My friend Ed has a couple of good posts up on sexual sin. I love Ed’s heart, and I agree with his conclusion:
In the end, my point isn’t really to criticize the way churches or denominations deal with this matter as much as to say, why don’t we try to find better more wholesome, more biblical ways of dealing with this, so that people and churches are restored and the Gospel is powerful in our midst. I’d love for all men to be able to be honest and vulnerable, knowing there is hope, there is a way out, and that they can and will find victory and forgiveness in Jesus Christ, and that it’s not in keeping this area of their lives hidden and secret. That is my desire for all men.

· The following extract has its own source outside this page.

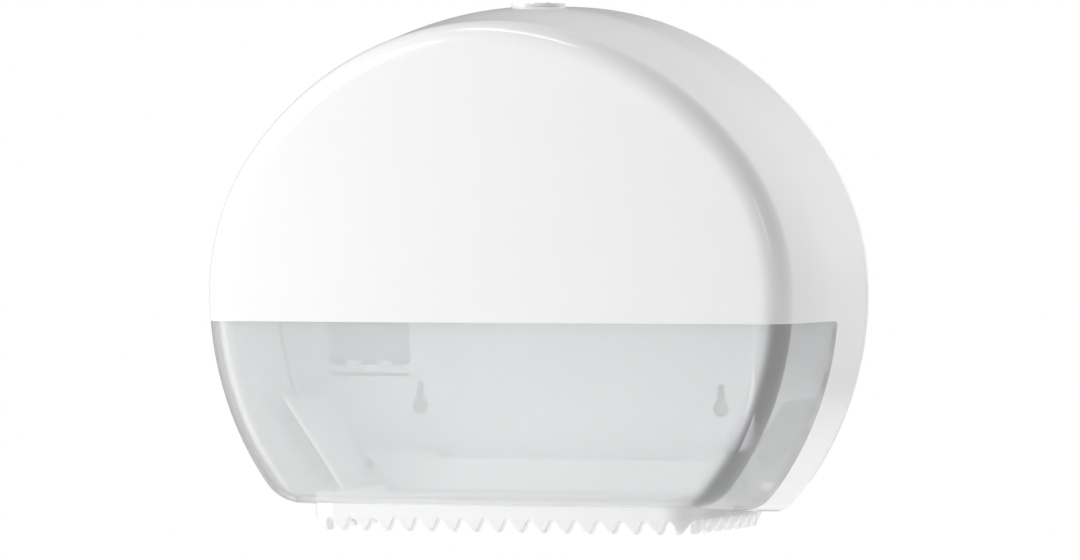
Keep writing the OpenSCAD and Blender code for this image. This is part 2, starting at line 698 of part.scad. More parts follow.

Ed is right on. We don’t always handle the sex topic well, and it’s time to start talking about the fact that we are all broken sexually. Restoration is possible. Secrets don’t help anybody. As much as I agree with Ed overall, I disagree with two of his arguments. Ed says, “Is one worse than the other – yes in our yes, but not in God’s eyes, according to Jesus definition of immorality.” I disagree. Some sins are worse than others, both in God’s eyes and ours. Although the smallest sin makes us a lawbreaker, it’s simply not true that all sins are equal. Jesus talked about the “greater sin” (John 19:11) and “the least of these commandments” (Matthew 5:19) and “the weightier matters of the law” (Matthew 23:23). Some sins are viewed more seriously by God (James 3:1, Luke 12:48). Jesus talks about an unpardonable sin, which implies that it is a worse sin than others. I hate dumping a whole bunch of verses here, but you don’t find any teaching anywhere that all sins are the same. When Jesus says that lust and adultery are both sin, he’s stating that they’re both wrong. He isn’t stating that they are equally as bad. One is the seed of the other. Anne Frank and Adolf Hitler were both sinners, but as Robertson McQuilkin writes, one is going to be judged more severely than the other. This isn’t just a theological argument. We know this instinctively. Let’s get real. Visiting a prostitute, abusing a child, or having an long-term affair is worse than having an impure thought. This doesn’t have to make us more judgmental. Actually, it allows us to not make a huge deal over every issue. It allows for more grace. I want to go further than Ed did on one other issue. I think that certain sexual sins do make it necessary to step down from Christian leadership, at least for a while. It’s pretty clear that if you’re going to be an elder or a pastor, you’ve got to be monogamous. I know that this seems to make it harder for pastors to come clean, but it can actually help. I’m going to react to a pastor who has had four long-term affairs differently than I will with a pastor who sometimes struggles with pornography. In the end, I agree with Ed’s heart and his hope. I think that making a distinction between the level of struggle actually provides hope, because I can come clean with my struggles without someone overreacting. We are all sexually broken, and discussions like this one can help to move us to a point when we’re not shocked to know that someone else is struggling too.